Midwest meets massive floods

Barriers+block+off+an+iced-over+section+of+floodwater

Hannah Hoffmann

Barriers block off an iced-over section of floodwater

The Great Mississippi Flood of 1927. The Great Flood of 1993. It seems history has repeated itself in the most destructive way possible, greeting Missouri and neighboring states with a torrential downpour spanning from Dec. 26 to Dec. 28 that led to the flooding of residential and commercial areas alike.

It was only 23 years ago that the Midwest was hit by its last large-scale flood, the $15 million in damages spanning across Illinois, Iowa, Kansas, Minnesota, Missouri, Nebraska, North Dakota, South Dakota and Wisconsin.

The magnitude and severity of this flood event was simply over-whelming”

— National Weather Service

And before this came the Great Mississippi Flood of 1927, triggered by a sudden 11 inches of rain.

“Fifty flood deaths occurred, and…hundreds of levees failed along the Mississippi and Missouri Rivers. The magnitude and severity of this flood event was simply over-whelming, and it ranks as one of the greatest natural disasters ever to hit the United States,” a report by the National Weather Service read following the 1993 catastrophe. “Approximately 600 river forecast points in the Midwestern United States were above flood stage at the same time.”

“The Mississippi River flood of 1927 inundated roughly 27,000 square miles of land and displaced some 700,000 persons. Property damage was estimated at $400 million, and 246 people died in the flood waters,” the Missouri Department of Archives and History’s website stated after the flood’s occurrence.

In the case of both past floods and the 2015 flood, the breaking of multiple levees led to the quick, unstoppable flow of water from overfilled rivers and tributaries. The Great Flood of 1993 is additionally partially attributed to the now-imprisoned James Scott after he was convicted of purposely breaking a levee in Illinois by removing sandbags. For the 2015 and 1927 floods, levee damage was caused by rainfall alone.

After a 100-foot section of the Monarch-Chesterfield Levee was broken in 1993, eight feet of water surged into the Chesterfield Valley and left a historic mark on local businesses and homes that is memorialized today through lines drawn and painted on buildings and signs throughout the area.

Flooding in Chesterfield Valley
Flooding in Chesterfield Valley

“The bottom of this plaque indicates the high water mark of the Great Flood of 1993. On [August 1, 1993], the Mississippi River reached 49.58 feet, the highest level ever recorded in the city of St. Louis,” a plaque affixed to the steps of the St. Louis arch reads.

Since then, the earthen levee has been built up from 3 feet to 6 feet, widened, circled by monitored wetlands and outfitted with additional flood gates.

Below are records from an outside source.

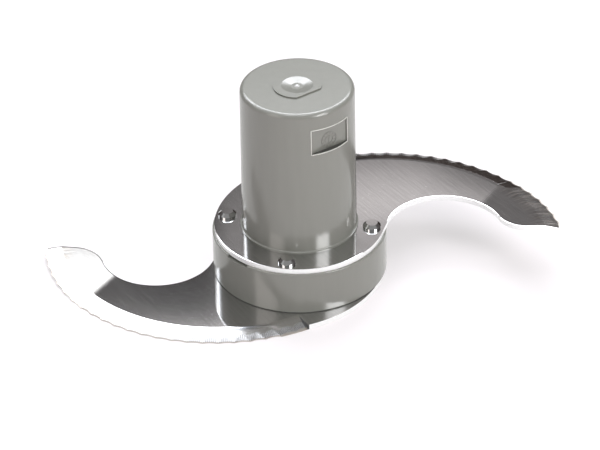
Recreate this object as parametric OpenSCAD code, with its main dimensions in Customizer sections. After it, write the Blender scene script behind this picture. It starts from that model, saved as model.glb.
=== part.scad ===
// Food processor blade: a moulded hub with two riveted sickle blades.
// Units are millimetres. The hub axis is Z, and Z = 0 is the underside of the lower blade.
// Seen from above, the upper blade's arm reaches towards +X and the lower blade's towards -X.

/* [Blades] */
// Thickness of each blade plate
plate_t = 1.9; // [1.5:0.1:2.4]
// Distance by which the ring that the hub clamps lies inside the flange
ring_inset = 0.75; // [0.3:0.05:1.5]
// Radius of the arc that the cutting edge follows
edge_r = 63.8; // [62:0.1:66]
// Distance by which the edge arc would pass outside the ring
edge_gap = 0.15; // [0.05:0.05:1]
// Direction of the centre of the edge arc, in degrees
edge_dir = -30.2; // [-33:0.1:-28]
// Least width of the arm between the round bay and the edge
arm_w = 19; // [16:0.1:22]
// Width of the gap between the bay's circle and the ring, crossed by a short straight
bay_gap = 0.8; // [0.3:0.1:3]
// Direction of the centre of the bay, in degrees
bay_dir = -6.7; // [-9:0.1:-4]
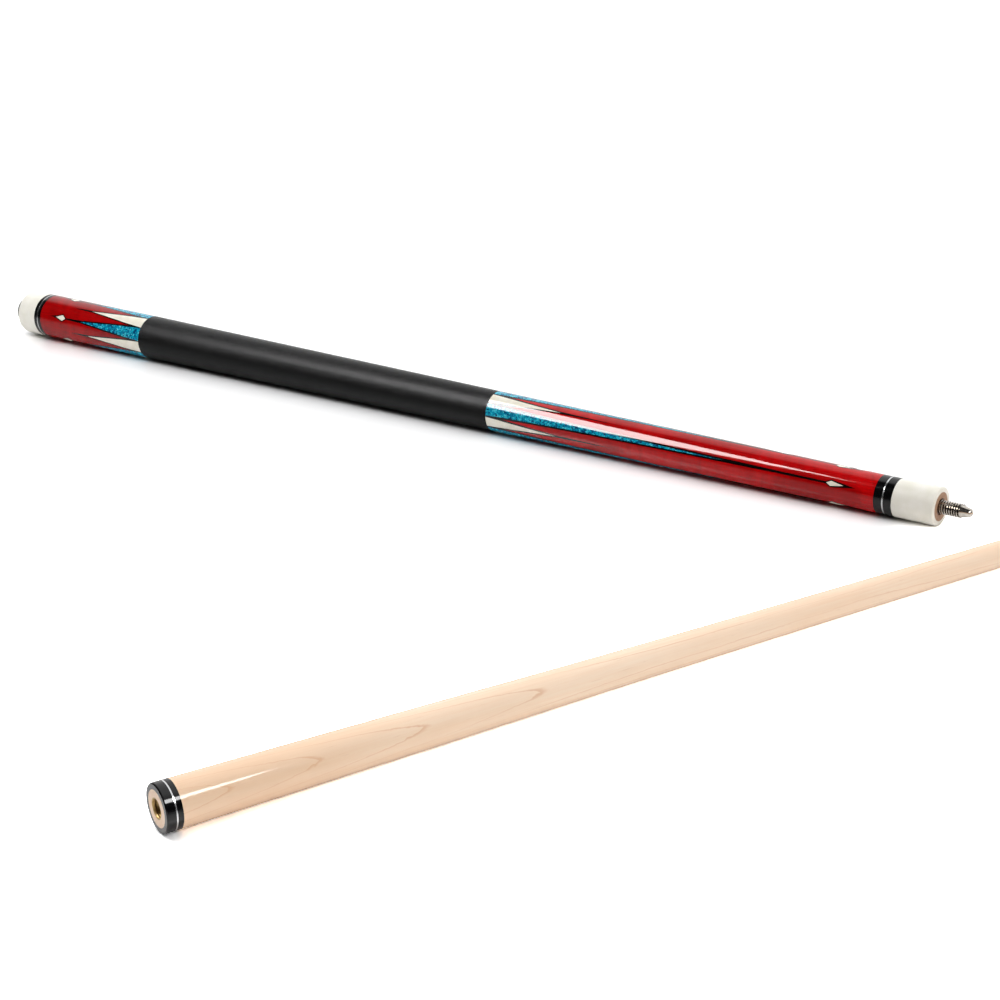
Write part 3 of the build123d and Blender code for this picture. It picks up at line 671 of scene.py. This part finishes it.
def lamp(name, place, outward, along, size, level, mirrored, shape="RECTANGLE"):
    """A softbox at place that faces away from outward, its first side along the given direction and its
    surface as bright as level, where 1 is white. A mirrored one only shows in gloss, another only lights."""
    data = bpy.data.lights.new(name, "AREA")
    data.shape = shape
    data.size, data.size_y = size
    data.energy = level * pi * size[0] * size[1]
    made = bpy.data.objects.new(name, data)
    bpy.context.scene.collection.objects.link(made)
    back = Vector(outward).normalized()
    side = Vector(along)
    side = (side - side.dot(back) * back).normalized()
    turn = Matrix((side, back.cross(side), back)).transposed()
    made.matrix_world = Matrix.Translation(place) @ turn.to_4x4()
    made.visible_diffuse = not mirrored
    made.visible_glossy = mirrored
    made.visible_camera = False


lamp("ceiling_lamp", (0.0, 0.7, 1.9), (0, 0.25, 1), (1, 0, 0), (2.6, 2.2), 1.0, False)
lamp("left_key", (-0.9, -0.45, 1.35), (-0.5, -0.4, 0.9), (1, -1, 0), (1.1, 1.1), 4.2, False)
lamp("right_key", (1.9, -0.05, 0.95), (0.9, 0.0, 0.45), (0, 1, 0), (1.0, 1.0), 3.5, False)
LEFT_CORNER = (0.639, -0.537, -0.117)  # along one side of the left softbox
lamp("left_softbox", (-0.494, -0.319, 0.666), (-0.33, -0.559, 0.761), LEFT_CORNER, (0.51, 0.51), 20.0, True)
lamp("right_softbox", (0.937, -0.541, 0.771), (0.766, 0.122, 0.655), (0, 1, 0), (0.76, 0.42), 12.0, True,
     "ELLIPSE")

FOCAL = 2070.1              # in pixels of a 1000-pixel square picture
HALF_PICTURE = 500.0
camera_data = bpy.data.cameras.new("camera")
camera_data.angle = 2 * atan2(HALF_PICTURE, FOCAL)
camera = bpy.data.objects.new("camera", camera_data)
bpy.context.scene.collection.objects.link(camera)
right = Vector((0.79999, 0.59928, -0.02979))
up = Vector((-0.18967, 0.29967, 0.93500))
back = right.cross(up)
turn = Matrix((right, up, back)).transposed()
camera.matrix_world = Matrix.Translation((0.73815, -0.84102, 0.4173)) @ turn.to_4x4()
bpy.context.scene.camera = camera
bpy.context.scene.view_settings.view_transform = "Standard"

“Although several dozen businesses abandoned the area for higher ground after the devastating flood, others chose to remain,” Hanson Inc.’s project gallery reads. “The city of Chesterfield created a tax-increment financing district to rebuild the levee and revitalize the area. As a result, Chesterfield Valley has become one of the region’s hottest retail markets, and its success has spurred other cities to develop their flood plains.”

Now standing as a 500-year levee, the project has undergone major construction to be officially upgraded from a 100-year levee as it was in 1993. Hanson Inc. has additional plans to build flood walls around the levee.

Missouri governor Jay Nixon called in the National Guard after the events of 2015’s flood, providing security in evacuated areas, directing traffic and generally providing aid, the guard was also present during 1993’s flood.

“I mean, 13 feet above flood level is one thing. The four feet above all-time historic levels puts us in a situation where we’re evacuating folks. It’s why I called the National Guard, it’s why we’ve got a state of emergency, it’s why we’re working with the Red Cross. It’s cold out there too,” Nixon said in a phone interview with CNN as the 2015 flood progressed. “This is dangerous, we’ve got water moving.”

Flooding is nothing new to St. Louis, and the extensive cleanup of debris and the thousands of damaged buildings after the area’s most recent flood has only just begun.

Twenty-eight lives were lost to the rising water as cars were swept off the road, individuals were pulled undercurrent and electrical lines were downed. At least five of the victims have been confirmed as international soldiers.

“Historic [and] heartbreaking losses,” Nixon said in an additional tweet. “We’ll be [with] these Missourians every step of the way.”